Ilford Delta 3200 is a specialized high-speed black and white film designed for challenging lighting conditions and capturing fast-moving subjects. Its impressive latitude enables photographers to confidently work in low-light environments without sacrificing image quality. Delta 3200 features a distinctive grain structure that is more pronounced than lower ISO films, adding a unique aesthetic to images. While not the optimal choice for beginners due to its specialized nature, it excels in specific areas of use such as indoor sports, concerts, and nighttime street photography. For those situations where capturing the moment is crucial and lighting is less than ideal, Ilford Delta 3200 provides a reliable and creative solution for photographers seeking to push the boundaries of black and white film.

Best cheap B/W film: Fomapan 400

Fomapan 400 is an affordable yet versatile black and white film stock that offers excellent value for money, particularly as film prices continue to rise. Its budget-friendly nature makes it a popular choice for photographers who want to hone their skills without breaking the bank. When compared to other films in its class, Fomapan 400 delivers impressive results, boasting deep contrasts, particularly in natural light. The grain is relatively unobtrusive unless the film is significantly underexposed.

Fomapan 400 is somewhat less forgiving than other 400 ISO films, necessitating precise exposure settings for optimal results. Its versatility and low price make it a favorite among street photographers, allowing them to shoot numerous rolls without straining their finances. As a cost-effective option for learning and experimentation, Fomapan 400 is a valuable addition to any photographer’s toolkit. Available in both 35mm and 120 medium format rolls, it’s easy to keep a few rolls stocked in your fridge for those spontaneous creative moments.

Best High Contrast: Rollei Retro 80

Rollei Retro 80 is a distinctive black and white film renowned for its high contrast properties, producing bold and dramatic images that emphasize light and shadow.

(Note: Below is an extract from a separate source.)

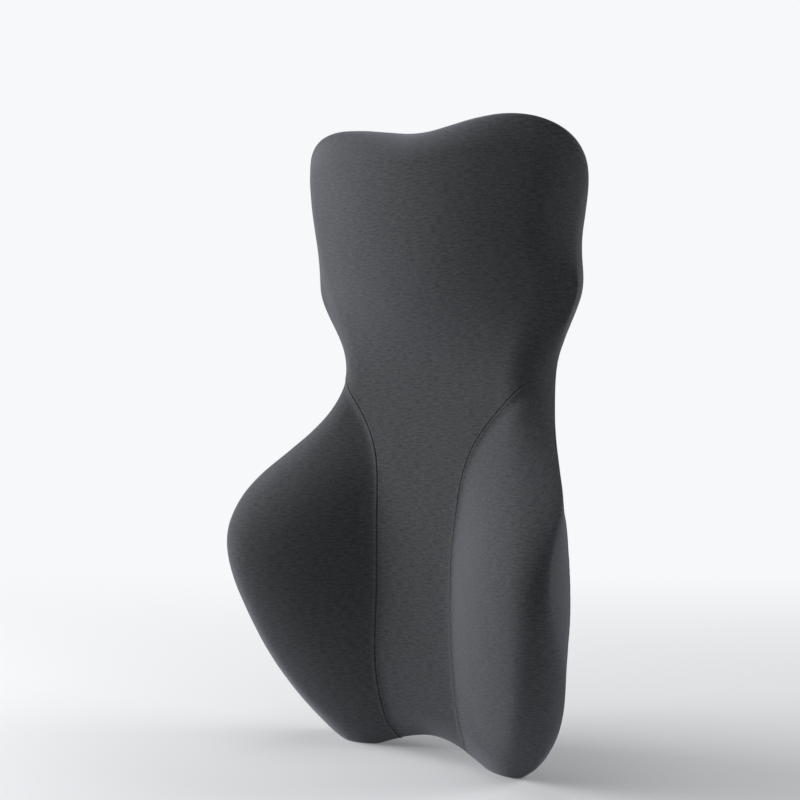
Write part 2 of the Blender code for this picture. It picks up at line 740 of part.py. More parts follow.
def build_pull_tab(looks, slider):
    """The pull tab, its origin on the axis of its crossbar."""
    origin = at(0.0, TAB_AXIS_DEPTH, TAB_AXIS_Z)
    half = TAB_WIDTH / 2
    thick = TAB_THICKNESS / 2
    window = half - TAB_RAIL
    window_end = BRIDGE_LENGTH / 2 + CUT_PAST
    near, far = TAB_AXIS_DEPTH - thick, TAB_AXIS_DEPTH + thick
    plate = bmesh.new()
    box(plate, (-half, near, TAB_AXIS_Z - TAB_LENGTH), (half, far, TAB_AXIS_Z + thick))
    tab = object_from(plate, "zip_pull_tab", looks["metal"], origin)
    hole = bmesh.new()
    box(
        hole,
        (-window, near - CUT_PAST, TAB_AXIS_Z - window_end),
        (window, far + CUT_PAST, TAB_AXIS_Z - thick),
    )
    boolean(tab, object_from(hole, "tab_window_tool"), "DIFFERENCE")
    tab.parent = slider
    tab.location = origin - slider.location


# ================================================================ strap
def ribbon(name, path, look):
    """A webbing strap: a path of (x, depth) points given thickness, extruded over the strap's width."""
    line = np.array(path)
    step = np.diff(line, axis=0)
    step /= np.linalg.norm(step, axis=1)[:, None]
    before = np.vstack([step[:1], step])
    after = np.vstack([step, step[-1:]])
    middle = before + after
    middle /= np.linalg.norm(middle, axis=1)[:, None]
    stretch = 1 / np.clip((middle * before).sum(axis=1), 0.5, 1)
    side = np.stack([-middle[:, 1], middle[:, 0]], axis=1) * stretch[:, None] * STRAP_THICKNESS / 2
    corners = np.vstack([line + side, (line - side)[::-1]])
    bm = bmesh.new()
    low = STRAP_Z - STRAP_WIDTH / 2
    prism(bm, [at(x, depth, low) for x, depth in corners], Vector((0, 0, STRAP_WIDTH)))
    return object_from(bm, name, look)


def strap_path(end_x, bar_x, fold_x):
    """From the sewn end, flat to the bar, half a turn round it, and back to the folded end."""
    way = np.sign(end_x - bar_x)
    radius = BAR_RADIUS + BAR_EASE + STRAP_THICKNESS / 2
    turn = [pi / 2 - pi * i / TURN_STEPS for i in range(TURN_STEPS + 1)]
    path = [(end_x, RIBBON_DEPTH)]
    path += [(bar_x - way * radius * np.cos(a), BAR_DEPTH + radius * np.sin(a)) for a in turn]
    path[1] = (bar_x, RIBBON_DEPTH)
    path.append((bar_x + way * FOLD_LIFT_X, BAR_DEPTH - radius))
    path.append((bar_x + way * FOLD_FLAT_X, FOLD_DEPTH))
    path.append((fold_x, FOLD_DEPTH))
    return path


SOCKET_BAR_X = BUCKLE_MOUTH_X - SOCKET_LENGTH + BAR_RADIUS
PLUG_BAR_X = BUCKLE_MOUTH_X + FIT_GAP + PLUG_LENGTH - BAR_RADIUS


def build_straps(looks):
    """The two elastic straps and the patches that their ends are sewn to."""
    ribbon("strap_left", strap_path(-STRAP_END_X, SOCKET_BAR_X, SOCKET_BAR_X - FOLD_LENGTH), looks["strap"])
    ribbon("strap_right", strap_path(STRAP_END_X, PLUG_BAR_X, RIGHT_FOLD_END_X), looks["strap"])
    half = STRAP_WIDTH / 2 + PATCH_MARGIN
    outer = -LAYER_GAP - PATCH_THICKNESS
    for side, word in ((-1, "left"), (1, "right")):
        patch = bmesh.new()
        inner_x = side * (STRAP_END_X - PATCH_LENGTH)
        box(patch, (inner_x, outer, STRAP_Z - half), (side * STRAP_END_X, -LAYER_GAP, STRAP_Z + half))
        object_from(patch, f"strap_anchor_{word}", looks["patch"])


def build_socket(looks):
    """The buckle's socket: a flat sleeve with side windows and a bar for the left strap."""
    end_x = BUCKLE_MOUTH_X - SOCKET_LENGTH
    low, high = BAR_DEPTH - BUCKLE_THICKNESS / 2, BAR_DEPTH + BUCKLE_THICKNESS / 2
    body = bmesh.new()
    box(body, (end_x, low, STRAP_Z - BUCKLE_HALF), (BUCKLE_MOUTH_X, high, STRAP_Z + BUCKLE_HALF))
    socket = object_from(body, "buckle_socket", looks["buckle"])
    bevel(socket, BUCKLE_ROUND, 2)
    cutter = bmesh.new()
    recess_x = end_x + RECESS_LENGTH
    box(
        cutter,
        (end_x - CUT_PAST, low - CUT_PAST, STRAP_Z - RECESS_HALF),
        (recess_x, high + CUT_PAST, STRAP_Z + RECESS_HALF),
    )
    tool = object_from(cutter, "socket_recess_tool")
    boolean(socket, tool, "DIFFERENCE")
    inside_shape = bmesh.new()
    profile = cavity_profile(BAR_DEPTH - CAVITY_HEIGHT / 2)
    prism(inside_shape, profile, Vector((0, -CAVITY_HEIGHT, 0)))
    boolean(socket, object_from(inside_shape, "socket_cavity_tool"), "DIFFERENCE")
    bar = bmesh.new()
    rod(bar, at(SOCKET_BAR_X, BAR_DEPTH, STRAP_Z), BAR_RADIUS, 2 * (RECESS_HALF + CUT_PAST))
    boolean(socket, object_from(bar, "socket_bar_tool"), "UNION")


def cavity_profile(depth):
    """The socket's hollow in plan: a mouth, a straight way in and the two side windows."""
    mouth = BUCKLE_MOUTH_X + CUT_PAST
    end = BUCKLE_MOUTH_X - CAVITY_DEPTH
    half = RECESS_HALF + BUCKLE_SIDE_PLAY
    out = BUCKLE_HALF + CUT_PAST
    window = (BUCKLE_MOUTH_X - WINDOW_FAR, BUCKLE_MOUTH_X - WINDOW_NEAR)
    upper = [(mouth, half), (window[1], half), (window[1], out), (window[0], out), (window[0], half), (end, half)]
    lower = [(x, -z) for x, z in reversed(upper)]
    return [at(x, depth, STRAP_Z + z) for x, z in upper + lower]


def plug_profile(depth):
    """The plug in plan: a grip, a centre tongue and two sprung arms with rounded heads."""
    start = BUCKLE_MOUTH_X + FIT_GAP
    grip = start + PLUG_GRIP_LENGTH
    tongue = BUCKLE_MOUTH_X - CAVITY_DEPTH + 3 * FIT_GAP
    arm_end = BUCKLE_MOUTH_X - ARM_REACH
    head = RECESS_HALF + BUCKLE_SIDE_PLAY - FIT_GAP
    upper = [(grip, head), (start + 0.002, head), (start - 0.004, 0.0140), (arm_end + 0.009, 0.0135)]
    upper += [(arm_end + 0.007, head), (arm_end + 0.002, head), (arm_end, 0.0125), (arm_end + 0.002, 0.0100)]
    upper += [(start, 0.0095), (start, 0.0035), (tongue + 0.001, 0.0035), (tongue, 0.0025)]
    lower = [(x, -z) for x, z in reversed(upper)]
    return [at(x, depth, STRAP_Z + z) for x, z in upper + lower]


def build_plug(looks):
    """The buckle's plug, its origin on the line it slides along."""
    origin = at(BUCKLE_MOUTH_X, BAR_DEPTH, STRAP_Z)
    insert = CAVITY_HEIGHT - 2 * FIT_GAP
    body = bmesh.new()
    prism(body, plug_profile(BAR_DEPTH - insert / 2), Vector((0, -insert, 0)))
    plug = object_from(body, "buckle_plug", looks["buckle"], origin)
    start = BUCKLE_MOUTH_X + FIT_GAP
    end_x = start + PLUG_LENGTH
    low, high = BAR_DEPTH - BUCKLE_THICKNESS / 2, BAR_DEPTH + BUCKLE_THICKNESS / 2
    grip = bmesh.new()
    box(grip, (start, low, STRAP_Z - BUCKLE_HALF), (end_x, high, STRAP_Z + BUCKLE_HALF))
    grip_tool = object_from(grip, "plug_grip_tool")
    bevel(grip_tool, BUCKLE_ROUND, 2)
    boolean(plug, grip_tool, "UNION")
    cutter = bmesh.new()
    box(
        cutter,
        (end_x - RECESS_LENGTH, low - CUT_PAST, STRAP_Z - RECESS_HALF),
        (end_x + CUT_PAST, high + CUT_PAST, STRAP_Z + RECESS_HALF),
    )
    boolean(plug, object_from(cutter, "plug_recess_tool"), "DIFFERENCE")
    bar = bmesh.new()
    rod(bar, at(PLUG_BAR_X, BAR_DEPTH, STRAP_Z), BAR_RADIUS, 2 * (RECESS_HALF + CUT_PAST))
    boolean(plug, object_from(bar, "plug_bar_tool"), "UNION")


def build_adjuster(looks):
    """The adjuster: two rails, two bars under the strap and one bar over it."""
    low_x, high_x = ADJUSTER_X, ADJUSTER_X + ADJUSTER_LENGTH
    half = RECESS_HALF
    under = RIBBON_DEPTH + STRAP_THICKNESS / 2 + LAYER_GAP
    over = FOLD_DEPTH - STRAP_THICKNESS / 2 - LAYER_GAP
    body = bmesh.new()
    box(
        body,
        (low_x, over - ADJUSTER_WALL, STRAP_Z - half - ADJUSTER_RAIL),
        (high_x, under + ADJUSTER_WALL, STRAP_Z + half + ADJUSTER_RAIL),
    )
    origin = at(low_x, RIBBON_DEPTH, STRAP_Z)
    adjuster = object_from(body, "strap_adjuster", looks["buckle"], origin)
    bevel(adjuster, ADJUSTER_EASE)
    middle = (low_x + high_x) / 2
    bar = ADJUSTER_BAR / 2
    beyond = CUT_PAST + ADJUSTER_WALL
    corners = [(low_x - beyond, under), (low_x + ADJUSTER_BAR, under), (low_x + ADJUSTER_BAR, under + beyond)]
    corners += [(high_x - ADJUSTER_BAR, under + beyond), (high_x - ADJUSTER_BAR, under), (high_x + beyond, under)]
    corners += [(high_x + beyond, over - beyond), (middle + bar, over - beyond), (middle + bar, over)]
    corners += [(middle - bar, over), (middle - bar, over - beyond), (low_x - beyond, over - beyond)]
    cutter = bmesh.new()
    prism(cutter, [at(x, depth, STRAP_Z - half) for x, depth in corners], Vector((0, 0, 2 * half)))
    boolean(adjuster, object_from(cutter, "adjuster_tool"), "DIFFERENCE")


def build_keeper(looks):
    """The elastic loop that holds the strap's loose end down."""
    half = RECESS_HALF
    under = RIBBON_DEPTH + STRAP_THICKNESS / 2 + LAYER_GAP
    over = FOLD_DEPTH - STRAP_THICKNESS / 2 - LAYER_GAP
    wall = KEEPER_WALL
    body = bmesh.new()
    box(
        body,
        (KEEPER_X, over - wall, STRAP_Z - half - wall),
        (KEEPER_X + KEEPER_LENGTH, under + wall, STRAP_Z + half + wall),
    )
    keeper = object_from(body, "strap_keeper", looks["strap"])
    cutter = bmesh.new()
    low = (KEEPER_X - CUT_PAST, over, STRAP_Z - half)
    box(cutter, low, (KEEPER_X + KEEPER_LENGTH + CUT_PAST, under, STRAP_Z + half))
    boolean(keeper, object_from(cutter, "keeper_tool"), "DIFFERENCE")


# ================================================================ the whole object
def materials():
    """Every material of the part, by use."""
    return {
        "cover": material("cover_knit", (0.061, 0.063, 0.066), 0.9),
        "foam": material("foam_cream", (0.72, 0.66, 0.50), 0.85),
        "liner": material("liner_white", (0.70, 0.70, 0.68), 0.8),
        "tape": material("zip_tape_grey", (0.040, 0.041, 0.043), 0.85),
        "coil": material("zip_coil_grey", (0.030, 0.030, 0.032), 0.45),
        "metal": material("zip_metal", (0.20, 0.20, 0.21), 0.35, 1.0),
        "strap": material("strap_webbing", (0.022, 0.022, 0.024), 0.85),
        "patch": material("anchor_patch", (0.045, 0.046, 0.048), 0.9),
        "buckle": material("buckle_black", (0.015, 0.015, 0.016), 0.4),
    }


def build():
    """Build the part in an empty scene."""
    clear_scene()
    looks = materials()
    build_soft_layers(looks)
    build_zip_tapes(looks)
    build_zip_stops(looks)
    slider = build_slider(looks)
    build_pull_tab(looks, slider)
    build_straps(looks)
    build_socket(looks)
    build_plug(looks)
    build_adjuster(looks)
    build_keeper(looks)


build()
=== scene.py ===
"""Looks of the lumbar support cushion: knit cover, seams, foam, zip, strap and a small studio.

The shapes repeat the cushion's own sizes in metres. +Z is up and the front faces -Y.
"Depth" below means the distance forward from the flat back of the cover.
"""

from __future__ import annotations

import logging
from dataclasses import dataclass, field
from enum import Enum
from math import cos, pi, radians, sin

import bpy
import numpy as np
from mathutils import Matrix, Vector
from mathutils.bvhtree import BVHTree


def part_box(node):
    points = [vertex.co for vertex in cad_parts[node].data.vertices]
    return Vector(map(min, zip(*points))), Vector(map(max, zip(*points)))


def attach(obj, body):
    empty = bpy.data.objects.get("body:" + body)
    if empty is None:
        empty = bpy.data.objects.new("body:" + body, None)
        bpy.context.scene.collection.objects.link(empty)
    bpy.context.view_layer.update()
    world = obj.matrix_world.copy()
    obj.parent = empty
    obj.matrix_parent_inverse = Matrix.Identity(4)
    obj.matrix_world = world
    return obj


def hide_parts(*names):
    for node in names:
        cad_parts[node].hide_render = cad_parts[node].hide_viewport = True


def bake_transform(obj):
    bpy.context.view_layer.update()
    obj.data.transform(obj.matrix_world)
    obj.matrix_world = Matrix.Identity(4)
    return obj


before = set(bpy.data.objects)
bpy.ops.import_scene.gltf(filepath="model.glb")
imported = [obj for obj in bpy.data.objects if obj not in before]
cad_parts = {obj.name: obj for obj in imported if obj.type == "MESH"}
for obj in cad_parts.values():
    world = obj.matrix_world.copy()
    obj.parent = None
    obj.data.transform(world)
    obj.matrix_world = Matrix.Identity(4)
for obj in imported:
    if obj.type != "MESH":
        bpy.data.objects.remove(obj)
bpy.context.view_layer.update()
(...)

Best suited for well-lit environments, this film excels in architectural, landscape, and street photography, where its high contrast can be used to great effect.

While not as versatile in varying lighting conditions, Rollei Retro 80 offers a unique look that sets it apart from other films. Its striking aesthetic invites photographers to experiment with contrast in their compositions, resulting in captivating images that leave a lasting impression. For those seeking a high contrast black and white film, Rollei Retro 80 is well worth considering.

FAQs for the Best Black and White Film

What is the best black and white film to shoot outside?

When shooting outside with black and white film, the choice of film stock depends on various factors such as lighting conditions, subject matter, and personal preferences. Generally, films with lower ISO ratings, such as ISO 100 or 200, are ideal for outdoor shooting, providing a good balance between image quality and sensitivity to light. Lower ISO films also offer finer grain, resulting in smoother, more natural-looking images.

For landscape photography, films with high resolution and wide tonal range are preferred, such as Ilford Delta 100 or Kodak T-Max 100. These films render fine detail and a broad range of tonality, capturing the subtle nuances of the natural world. For portraits, films such as Kodak Tri-X 400 or Ilford HP5+ work well, as they offer versatile performance in varying lighting conditions and produce pleasing skin tones.

What is the best developer for black and white film?

Choosing the best developer for black and white film depends on various factors such as the type of film, desired image characteristics, and personal preferences. Some developers produce fine grain, while others enhance contrast or increase sharpness. Ilford ID-11 is a popular choice for many photographers, producing neutral tones and smooth grain, and is compatible with a wide range of films. For those looking to increase contrast and sharpness, Kodak D-76 and HC-110 are excellent options. Other developers, such as Rodinal, produce unique grain structures that add character to images. It’s worth noting that some developers are better suited to specific films, so researching compatibility is essential. Ultimately, the best developer for black and white film is one that achieves the desired image characteristics while being easy to work with and providing consistent results. Experimenting with different developers and films is an excellent way to discover which combination works best for you.

Is it cheaper to develop black and white film at home?

Developing black and white film at home can be a cost-effective option for photographers, as it eliminates the need to pay for professional lab services. Home developing also offers greater control over the process, allowing photographers to tailor the results to their liking. The initial investment in equipment and chemicals can seem daunting, but in the long run, the cost per roll can be significantly lower than sending film out for processing. The price of chemicals can vary, but they generally last for multiple rolls, making them a worthwhile investment. Additionally, home developing offers the convenience of being able to process film on your schedule, rather than relying on lab turnaround times. While the initial learning curve can be steep, home developing black and white film can ultimately be a rewarding and cost-effective way to take control of your creative process.

Can you still get black and white film developed?

Yes, you can still get black and white film developed, despite the decline in popularity of film photography in recent years. While some professional labs have shifted their focus to digital processes, many still offer black and white film developing services. Additionally, there are numerous mail-order labs and specialty shops that offer film developing services. In recent years, there has been a resurgence of interest in film photography, resulting in new labs and businesses that specialize in analog processes. It’s worth noting that while the availability of film developing services may vary depending on location, it is still possible to find reliable options. It’s always a good idea to do your research and read reviews before choosing a lab to ensure that they have the necessary expertise and equipment to provide quality results.

Is it better to overexpose black and white film?

When it comes to black and white film, overexposure can be a useful technique for achieving specific results. Overexposure can result in images with less contrast and smoother tones, making it a suitable technique for portraiture and still life photography. Additionally, overexposure can help reduce visible grain in the final image, resulting in a smoother overall look. However, it’s important to note that overexposing film too much can lead to blown-out highlights and a loss of detail. It’s always best to experiment with exposure to find the sweet spot that produces the desired results, rather than relying on a blanket approach of always overexposing. Ultimately, the decision to overexpose or not comes down to personal preferences and the creative vision for the final image.